@firefly,
Quote:The only thing that genuinely mystifies me is the appeal of Duck Dynasty as "entertainment".
Perhaps you're a
niche snob ff.
Whatever it is, if it's scripted and acted it's a leg pull.
How it works it's a bit of a mystery although the modern, well-educated, sophisticated lady seems, if the ratings are scientific, or nearly so, to be drawn to series incorporating bonnets, voluminous skirts and feechewering females of quite chaste disposition running rings round gentlemen of renown and responsibility, like unto the manner in which wasps are drawn to discarded, unwashed jam jars with the top off. Alike, I mean, in the sense that neither can help it.

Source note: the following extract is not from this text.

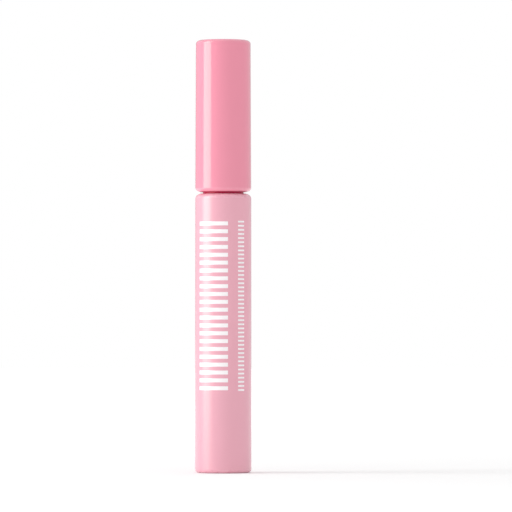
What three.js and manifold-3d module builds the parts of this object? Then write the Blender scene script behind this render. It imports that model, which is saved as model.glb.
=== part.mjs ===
// A screw-capped mascara tube, closed. A coloured shell holds a vial with a threaded neck and a wiper.
// The cap carries a wand and a moulded brush, which hang inside the vial. Millimetres, +Z up.
// The origin is the centre of the flat base that the tube stands on, and everything shares the Z axis.
import * as THREE from 'three';
import { mergeVertices } from 'three/addons/utils/BufferGeometryUtils.js';
import Module from 'manifold-3d';

const wasm = await Module();
wasm.setup();

// Driving dimensions of the outside
const BODY_RADIUS = 8.425; // where bottle and cap meet
const BOTTLE_HEIGHT = 83.85; // base to shoulder
const BOTTLE_DRAFT = 0.075; // extra radius at the base
const BASE_ROUND = [1.5, 1.1]; // the rounded edges are quarter ellipses: width, height
const SHOULDER_ROUND = [2.0, 1.45];
const PARTING_GAP = 0.5; // open line between shoulder and cap
const CAP_HEIGHT = 45.65;
const CAP_DRAFT = 0.19; // radius lost at the closed end
const CAP_END_ROUND = [1.5, 1.15];
const CAP_RIM_ROUND = [1.3, 1.15];

// Bottle walls
const SHELL_WALL = 2.1;
const SHELL_FLOOR = 1.4;
const VIAL_WALL = 0.9;
const VIAL_FLOOR = 1.0;
const VIAL_FOOT_ROUND = [1.2, 1.2];
const RING_HEIGHT = 1.6; // the ring round the neck's foot, seen in the parting gap
const NECK_HEIGHT = 13.0; // shoulder to the neck's mouth
const NECK_WALL = 0.9;
const MOUTH_CHAMFER = 0.25;

// Screw thread, the same on the neck and in the inner cap
const THREAD_PITCH = 2.5; // between neighbouring ridges
const THREAD_STARTS = 2;
const THREAD_TURNS = 1.0; // of each start
const THREAD_HEIGHT = 0.6;
const THREAD_BEAD_RADIUS = 0.7;
const THREAD_RUNNING_GAP = 0.3;
const THREAD_TOP_MARGIN = 2.0; // neck's mouth down to the last ridge
const THREAD_RUNOUT = 0.12; // share of a ridge that sinks into the wall at each end
const RING_RUNNING_GAP = 0.125; // ring to the inner cap's mouth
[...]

Whether it means that they feel, unconsciously, somewhere deep down, that they have made a bit of a blunder with the feminist, equal rights malarky, is a matter for each observer of this strange manifestation to decide for themselves. But very few bonnet movies are authentic about the fleas and the way the plumbing works. But they all show temptations to gluttony in the breaks.
Some men, writers and wits, study those sorts of programme content to learn how to write or be witty on the basis that those entrusted with the script are self-evidently, measured in cash, not mugs. They might, they do, make jokes the censor doesn't get or smuggle into the sub-conscious viewers a message they are unaware of receiving.
Some people, mainly men, record them and study them for anachronisms so they can inform the producer of the solecisms which had escaped his attention and by doing so hope to be invited to join the team. A Wellington boot print in the mud for example.
I daresay a writer on DD would give you a nice blast if you said such a thing in his hearing.
As you constantly remind us we are free to think what we wish about such things, within fairly wide limits at least, and express our views on them if we feel the urge to so do without let or hindrance.